Appropriately, we get a Document Term Matrix with 1000 rows (representing the 1000 tweets that were queried) and 2441 columns (representing 2441 unique terms that were found in the dataset).
# Tidy the Document Term Matrix for tidytext analysis
tidy_tweets <- tidy(tweet_dtm)
# Examine the tidied dataset
head(tidy_tweets)
## # A tibble: 6 x 3
## document term count
## <chr> <chr> <dbl>
## 1 1 demand 1
## 2 1 domestic 1
## 3 1 exceeding 1
## 4 1 export 1
## 5 1 increasingly 1
## 6 1 looking 1
The second stage of preprocessing gives us a “tidy dataset” i.e. a data structure that abides by “tidyverse” conventions. By having “term” as a column, this gives us the opportunity to join a sentiment lexicon in the next stage to draw insights about the sentiment of the dataset.
# Store the "Bing" lexicon from tidytext
bing <- get_sentiments(lexicon = "bing")
# Inner join the Bing lexicon to the Document Term Matrix and generate a Polarity Score
tweet_polarity_bing <-
tidy_tweets %>%
inner_join(bing, by = c("term" = "word")) %>%
mutate(index = as.numeric(document)) %>%
count(sentiment, index) %>%
spread(sentiment, n, fill = 0) %>%
mutate(polarity = positive - negative)
# Examine the mutated dataset
str(tweet_polarity_bing)
## Classes 'tbl_df', 'tbl' and 'data.frame': 482 obs. of 4 variables:
## $ index : num 1 4 6 7 8 9 10 12 14 15 ...
## $ negative: num 0 1 0 1 0 1 0 0 0 0 ...
## $ positive: num 1 1 1 0 1 1 1 1 1 1 ...
## $ polarity: num 1 0 1 -1 1 0 1 1 1 1 ...
# Plot Polarity Scores against Index
ggplot(data = tweet_polarity_bing, aes(rev(index), polarity)) +
geom_smooth() +
labs(
title = "Polarity of #CrudeOil tweets (With Bing Lexicon)",
caption = "Source: Twitter API, Bing Lexicon",
x = "Time",
y = "Polarity"
) +
theme_minimal()
## `geom_smooth()` using method = 'loess' and formula 'y ~ x'
# Store the "AFINN" lexicon from tidytext
afinn <- get_sentiments(lexicon = "afinn")

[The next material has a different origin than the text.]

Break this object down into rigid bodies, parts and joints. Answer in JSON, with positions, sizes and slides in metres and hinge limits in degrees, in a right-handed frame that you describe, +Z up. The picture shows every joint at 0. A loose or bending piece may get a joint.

# Inner join the AFINN lexicon to the Document Term Matrix and generate a Polarity Score
tweet_polarity_afinn <-
tidy_tweets %>%
inner_join(afinn, by = c("term" = "word")) %>%
mutate(index = as.numeric(document)) %>%
count(value, index) %>%
group_by(index) %>%
summarize(polarity = sum(value * n))
# Examine the mutated dataset
head(tweet_polarity_afinn)
## # A tibble: 6 x 2
## index polarity
## <dbl> <dbl>
## 1 1 -1
## 2 3 -1
## 3 4 -3
## 4 5 -1
## 5 6 0
## 6 7 1
# Plot Polarity Scores against Index
ggplot(data = tweet_polarity_afinn, aes(rev(index), polarity)) +
geom_smooth() +
labs(
title = "Polarity of #CrudeOil tweets (With AFINN Lexicon)",
caption = "Source: Twitter API, AFINN Lexicon",
x = "Time",
y = "Polarity"
) +
theme_minimal()
## `geom_smooth()` using method = 'loess' and formula 'y ~ x'
# Store the "Loughran-Macdonald" Sentiment Lexicon from tidytext
loughran <- get_sentiments(lexicon = "loughran")

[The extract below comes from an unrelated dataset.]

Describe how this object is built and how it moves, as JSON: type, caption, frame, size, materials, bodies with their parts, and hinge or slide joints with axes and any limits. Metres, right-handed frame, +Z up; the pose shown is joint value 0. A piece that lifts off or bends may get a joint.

# Inner join the Bing lexicon to the Document Term Matrix and generate a Polarity Score
tweet_polarity_loughran <-
tidy_tweets %>%
inner_join(loughran, by = c("term" = "word")) %>%
mutate(index = as.numeric(document)) %>%
group_by(sentiment) %>%
summarize(count = sum(count))
# Examine the mutated dataset
head(tweet_polarity_loughran)
## # A tibble: 5 x 2
## sentiment count
## <chr> <dbl>
## 1 constraining 6
## 2 litigious 24
## 3 negative 245
## 4 positive 87
## 5 uncertainty 100
# Plot a distribution of sentiments
ggplot(tweet_polarity_loughran, aes(x = reorder(sentiment, desc(count)), y = count, fill = sentiment)) +
geom_col() +
labs(
title = "Polarity of #CrudeOil tweets (With Loughran-Macdonald Lexicon)",
caption = "Source: Twitter API, Loughran-Macdonald Lexicon",
x = "Sentiment",
y = "Count"
) +
theme(legend.position = "none") +
theme_minimal()
In this final section, we split the tweet data into Positive and Negative baskets and draw out the most frequent terms per category.

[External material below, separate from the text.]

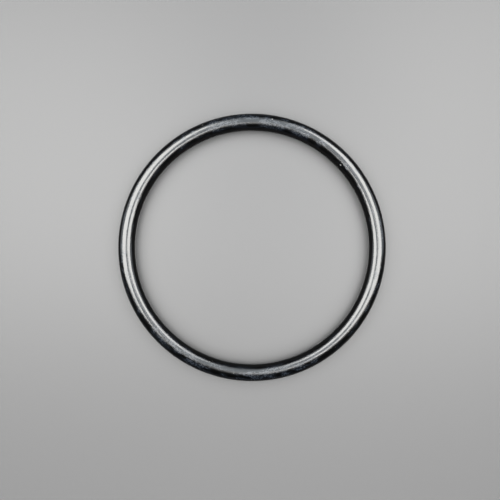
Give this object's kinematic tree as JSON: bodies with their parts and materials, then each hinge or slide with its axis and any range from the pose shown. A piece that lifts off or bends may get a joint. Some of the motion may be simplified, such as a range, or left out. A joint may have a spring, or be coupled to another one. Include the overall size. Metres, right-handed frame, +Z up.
{
  "type": "rubber o-ring",
  "caption": "Plain sealing ring of solid rubber with a round section, stretched over a shaft or laid in a groove and squeezed so that nothing leaks past.",
  "frame": {"origin": "on the ring's axis, at the surface that the ring lies on", "axes": "+Z up along the ring's axis. The shape is the same all round, so +X and +Y only place the dust and streaks on it"},
  "size_m": [0.064, 0.064, 0.004],
  "materials": {
    "nitrile_rubber": "near-black moulded rubber with a soft satin gloss, faint lengthwise streaks and a thin dusty bloom"
  },
  "bodies": {
    "root": {"o_ring": "nitrile_rubber"}
  },
  "joints": []
}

To do so, we structure the data as a Term Document Matrix instead of a Document Term Matrix as a we did before.
# Extract all "positive-sentiment" tweets and collapse into a single string
pos_terms <-
crude_df %>%
mutate(polarity = polarity(text)$all$polarity) %>%
filter(polarity > 0) %>%
pull(text) %>%
paste(collapse = " ")
# View the joined string
substr(pos_terms, 1, 100)
## [1] "With domestic output exceeding regional demand us producers increasingly looking toward export m… If"
# Extract all "negative-sentiment" tweets and collapse into a single string
neg_terms <-
crude_df %>%
mutate(polarity = polarity(text)$all$polarity) %>%
filter(polarity < 0) %>%
pull(text) %>%
paste(collapse = " ")
# View the joined string
substr(neg_terms, 1, 100)
## [1] "Ships vanishing tracking screens clandestine transfers high seas amp fake destinationshave helped ir"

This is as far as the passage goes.